Importing Custom Models#

You can import any HuggingFace-compatible model:

from nemo_platform.types.files import HuggingfaceStorageConfigParam

# Create FileSet from HuggingFace
fileset = client.files.filesets.create(
    workspace="default",
    name="my-custom-model",
    storage=HuggingfaceStorageConfigParam(
        type="huggingface",
        repo_id="organization/model-name",
        repo_type="model",
        token_secret="my-hf-token"
    )
)

# Create Model Entity
model = client.models.create(
    workspace="default",
    name="my-custom-model",
    fileset="default/my-custom-model"
)

For detailed guidance, see Import HuggingFace Model.

Next Steps#

Now that you understand how Model Entities and Adapters work, you’re ready to proceed:

Format Training Dataset

Learn how to prepare your data for fine-tuning.

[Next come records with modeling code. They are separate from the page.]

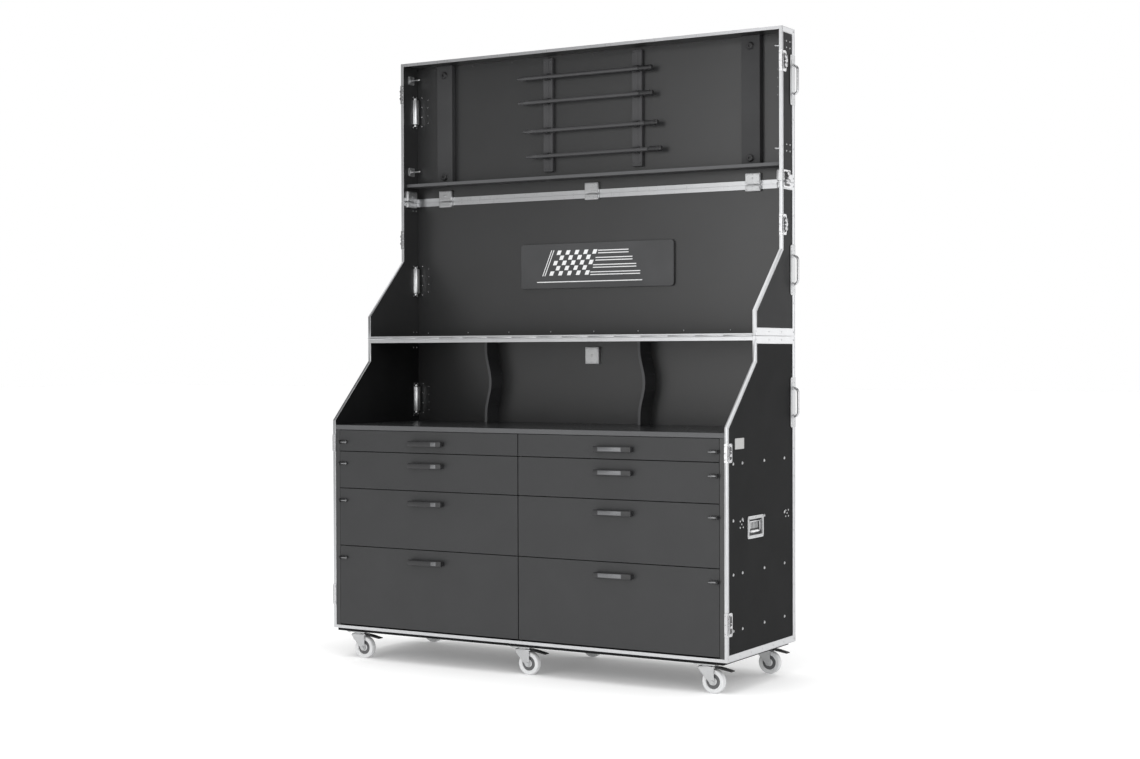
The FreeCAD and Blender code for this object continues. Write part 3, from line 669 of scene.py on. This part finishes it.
WING_OUT = 15.0
LOBE = [(5, 6), (13, 13), (13.6, 20), (8, 26)]      # one edge of a wing, from its middle
for side, s in SIDES.items():
    for name in ("low", "high", "joint"):
        node = f"wing_{side}_{name}"
        lo, hi = corners(node)
        y, z = centre(lo, hi)
        piece = Piece(f"{node}_butterfly", node, BRIGHT, replaces=(node,))
        out = WING_OUT - 3.4
        piece.lathe((s * (X1 + 3.4), y, z), (s, 0, 0),
                    [(9, 0), (9, 3), (7, 4), (7, out - 5), (9, out - 4), (9, out - 1.2),
                     (7.8, out), (4, out), (3.4, out - 1), (0, out - 1)], 24)
        for up in (-1, 1):
            lobe = [(y - u, z + up * v) for u, v in LOBE]
            lobe += [(y + u, z + up * v) for u, v in reversed(LOBE)]
            piece.prism("x", lobe, s * (X1 + WING_OUT - 5), s * (X1 + WING_OUT - 1.6), 0.8)
            piece.prism("x", [(y - 1.6, z + up * 7), (y - 1.6, z + up * 25),
                              (y + 1.6, z + up * 25), (y + 1.6, z + up * 7)],
                        s * (X1 + WING_OUT - 2), s * (X1 + WING_OUT), 0.6)
        piece.done()

# ------------------------------------------------------------------ recessed side handles
dish_lo, dish_hi = corners("side_dishes")
FLANGE_OUT = 12.0                    # flange beyond the pocket
GROOVES = 7
ya, yb = dish_lo.y + FLANGE_OUT, dish_hi.y - FLANGE_OUT
za, zb = dish_lo.z + FLANGE_OUT, dish_hi.z - FLANGE_OUT


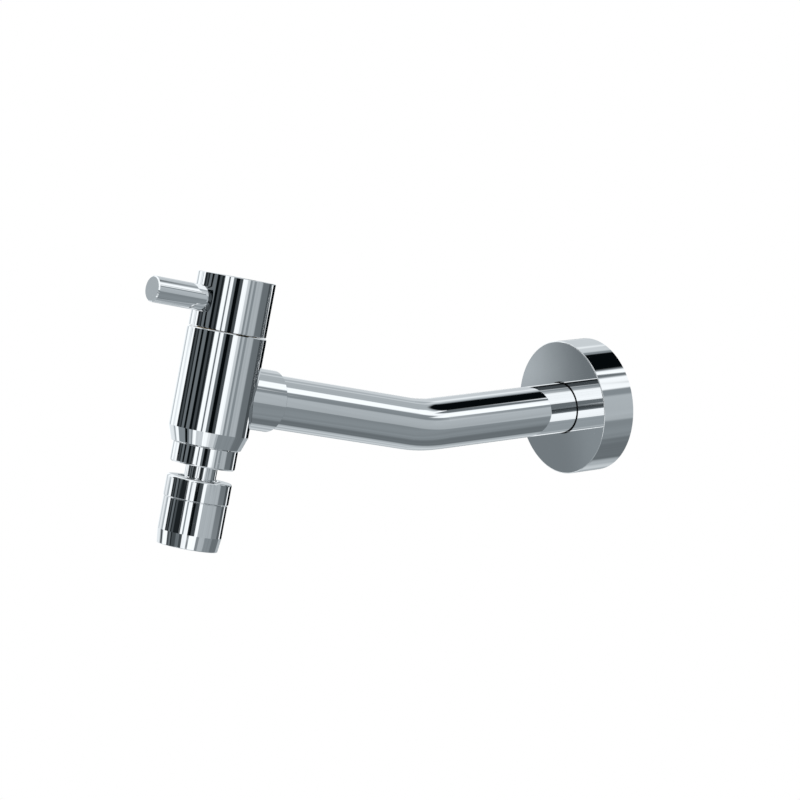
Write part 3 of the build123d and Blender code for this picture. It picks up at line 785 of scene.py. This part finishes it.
class TAP_OT_inner_parts(bpy.types.Operator):
    """Finish the valve's cartridge, the seals, clips, washers and aerator"""
    bl_idname = "tap.inner_parts"
    bl_label = "Inner parts"

    def execute(self, context):
        coat(context, BRASS_PARTS, "turned_brass")
        coat(context, RUBBER_PARTS, "moulded_rubber")
        coat(context, STEEL_PARTS, "stainless_steel")
        coat(context, CERAMIC_PARTS, "lapped_ceramic")
        coat(context, SLIDING_PLASTIC_PARTS, "sliding_plastic")
        coat(context, AERATOR_PARTS, "aerator_plastic")
        return {"FINISHED"}


class TAP_OT_studio(bpy.types.Operator):
    """Set up the floor, the light and the camera"""
    bl_idname = "tap.studio"
    bl_label = "Studio"

    def execute(self, context):
        scene = context.scene
        studio = scene.tap_studio
        sweep = object_from(studio_sweep(studio), "studio_floor", paper_white(studio), math.pi)
        sweep.visible_diffuse = False
        sweep.visible_glossy = False
        sweep.visible_transmission = False
        sweep.visible_shadow = False

        world = bpy.data.worlds.new("studio_light")
        studio_light(world, studio)
        scene.world = world

        lens = bpy.data.cameras.new("camera")
        lens.sensor_width = SENSOR_WIDTH
        lens.lens = studio.lens
        lens.clip_start = CLIP_START
        lens.clip_end = CLIP_END
        camera = bpy.data.objects.new("camera", lens)
        scene.collection.objects.link(camera)
        back = Vector((
            math.sin(studio.azimuth) * math.cos(studio.elevation),
            -math.cos(studio.azimuth) * math.cos(studio.elevation),
            math.sin(studio.elevation)))
        camera.location = Vector(studio.target) + back * studio.distance
        camera.rotation_euler = (-back).to_track_quat("-Z", "Y").to_euler()
        scene.camera = camera

        scene.view_settings.view_transform = "Standard"
        scene.view_settings.look = "None"
        return {"FINISHED"}


OPERATORS = [
    TAP_OT_wall_end, TAP_OT_supply_arm, TAP_OT_valve_body, TAP_OT_handle, TAP_OT_swivel_outlet,
    TAP_OT_inner_parts, TAP_OT_studio]


class TAP_PT_pieces(bpy.types.Panel):
    """Lists the tap's pieces and settings"""
    bl_idname = "TAP_PT_pieces"
    bl_label = "Kitchen tap"
    bl_space_type = "VIEW_3D"
    bl_region_type = "UI"
    bl_category = "Tap"

    def draw(self, context):
        column = self.layout.column()
        for operator in OPERATORS:
            column.operator(operator.bl_idname)
        for group in (context.scene.tap_finishes, context.scene.tap_thread, context.scene.tap_studio):
            box = self.layout.box()
            for name in group.__annotations__:
                box.prop(group, name)


GROUPS = {"tap_finishes": TapFinishes, "tap_thread": TapThread, "tap_studio": TapStudio}
CLASSES = [*GROUPS.values(), *OPERATORS, TAP_PT_pieces]


def register():
    """Adds the settings, operators and panel to Blender."""
    for made in CLASSES:
        bpy.utils.register_class(made)
    for name, group in GROUPS.items():
        setattr(bpy.types.Scene, name, PointerProperty(type=group))


def unregister():
    """Takes them out again."""
    for name in GROUPS:
        delattr(bpy.types.Scene, name)
    for made in reversed(CLASSES):
        bpy.utils.unregister_class(made)


def main():
    """Builds the tap and its studio."""
    register()
    bpy.ops.tap.wall_end()
    bpy.ops.tap.supply_arm()
    bpy.ops.tap.valve_body()
    bpy.ops.tap.handle()
    bpy.ops.tap.swivel_outlet()
    bpy.ops.tap.inner_parts()
    bpy.ops.tap.studio()


if __name__ == "__main__":
    main()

Next Step: Data preparation

Format Training Dataset

Start a LoRA Job

Create a parameter-efficient LoRA adapter.

Best for: Experimentation, limited resources

LoRA Model Customization Job

Start a Full SFT Job

Use full supervised fine-tuning for maximum performance.

Best for: Production use

Full SFT Customization

Import Custom Models

Import and fine-tune private HuggingFace models.

Best for: Custom or proprietary models

Import and Fine-Tune Private HuggingFace Models

Key Takeaways#

✅ Model Entities contain model metadata and point to FileSet with checkpoint files
✅ Adapters (LoRA) are attached to Model Entities, not stored separately
✅ FileSet is where actual model/adapter files are stored
✅ LoRA training creates an adapter on the parent Model Entity
✅ Full SFT training creates a new Model Entity with full weights
✅ Adapters are enabled by default and automatically loaded by NIMs serving the base model
✅ GPU requirements vary significantly between LoRA and full fine-tuning
✅ Custom HuggingFace models can be imported via FileSet + Model Entity

Quick Reference Commands#

# List all Model Entities
models = client.models.list(workspace="default")

# Get a specific Model Entity with adapters
model = client.models.retrieve(workspace="default", name="llama-3-2-1b")

# Create a customization job
job = client.customization.jobs.create(
    workspace="default",
    name="my-job",
    spec={
        "model": "default/llama-3-2-1b",
        "dataset": "fileset://default/my-dataset",
        "training": {
            "type": "sft",
            "peft": {"type": "lora"}
        }
    }
)

# Add an adapter to a model
client.models.create_adapter(
    model_name="llama-3-2-1b",
    workspace="default",
    name="my-adapter",
    fileset="default/adapter-weights",
    finetuning_type="lora"
)

You now have the foundation to make informed decisions about your fine-tuning projects!